Bearish Ruffer: Portfolio is properly balanced after ‘disappointing’ 2023

Ruffer Investment Company continues to see ‘significant risk’ in the stock markets but it is repositioning to ensure the defensive portfolio delivers if markets rally.

The managers of £1bn Ruffer Investment Company (RICA ) were cheered by positive returns in December but declared overall performance was ‘disappointing’ last year leading them to rejig their portfolio to ensure it was ‘properly balanced’ for 2024.

RICA’s net asset value (NAV) rose 2.1% in December and the share price doubled that, up 4.2% in the month. However, despite the positive month and final quarter to the year, the company still saw its NAV drop 6.2% in 2023 and the share price slid 10.6% as the discount widened to 3.8%.

In the final month of the year, fund managers Duncan MacInnes and Jasmine Yeo benefited from their fixed income exposure, which added 1.5% to asset value as yields fell on statements from the chair of the Federal Reserve that another interest rate rise was unlikely. Their US equity exposure also added to returns as the pre-Christmas ‘Santa’ rally sent shares higher, while their exposure to gold proved helpful.

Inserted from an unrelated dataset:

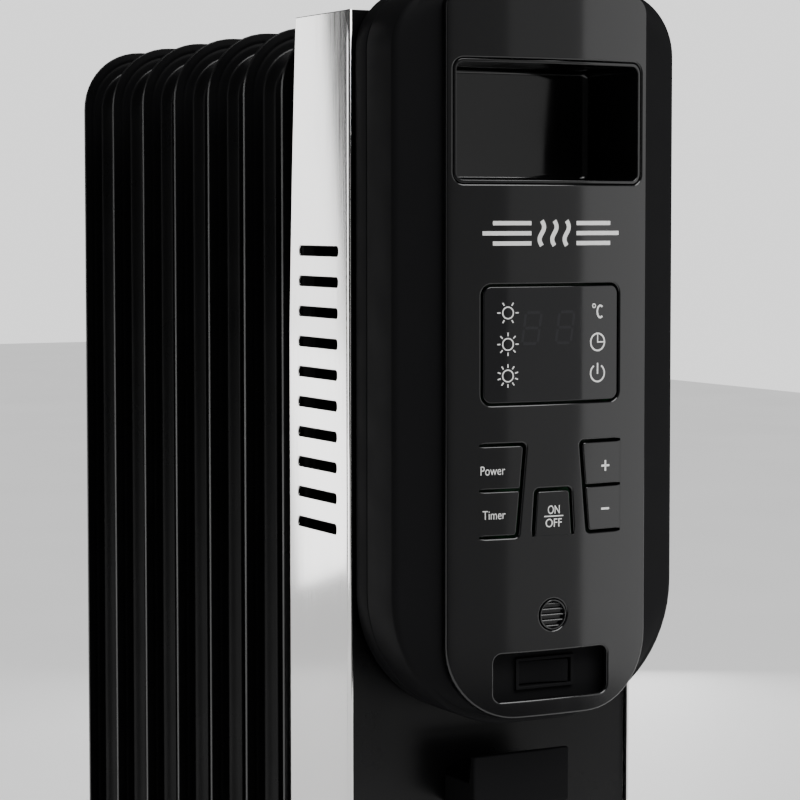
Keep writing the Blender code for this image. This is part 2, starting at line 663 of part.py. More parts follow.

The fund’s ‘protective positions’, which suffered as equities rose and credit spreads narrowed, limited the upside. However, this did not dissuade the duo of their necessity as they maintain there is ‘significant risk’ to markets.

They said the credit positions and derivative strategies that make up 13.3% of investments would serve as barriers for the portfolio if ‘liquidity conditions and the economy do deteriorate’.

‘The bond market is now pricing six interest rate cuts in 2024, double the amount anticipated by the Fed,’ they wrote in their monthly factsheet. ‘We believe a soft landing is now close to fully priced, leaving the market exposed to any pushback from policymakers or the data.’

In anticipation of a pushback, the pair cut their duration by ‘roughly half’ from its recent peak and sold US bonds and gold.

However, they added that a soft landing is ‘not an impossibility’ and the fund has more than a quarter in equities and commodities which would benefit if the market rallies along with the remainder of the fixed income positions and gold equities.

At the end of December the portfolio was 18.2% invested in equities, 6.8% in commodities, 7% in long-dated index-linked gilts and 4.2% in gold. The bulk of the portfolio, 48%, is in short-dated bonds.

‘Portfolio balance, which was painfully elusive at points last year, is now much more secure – evident in recent months as markets have rallied and the fund has delivered a positive return, despite its defensive positioning,’ the managers said.

‘We enter the new year with the mindset that we are continuing to travel towards the danger, rather than away from it, and we will not let a disappointing 2023 obscure what we see in front of us.’

The company has seen a decline since the start of the year with shares down 1.5% to trade at 268p, a 6% discount to the December NAV of 286p.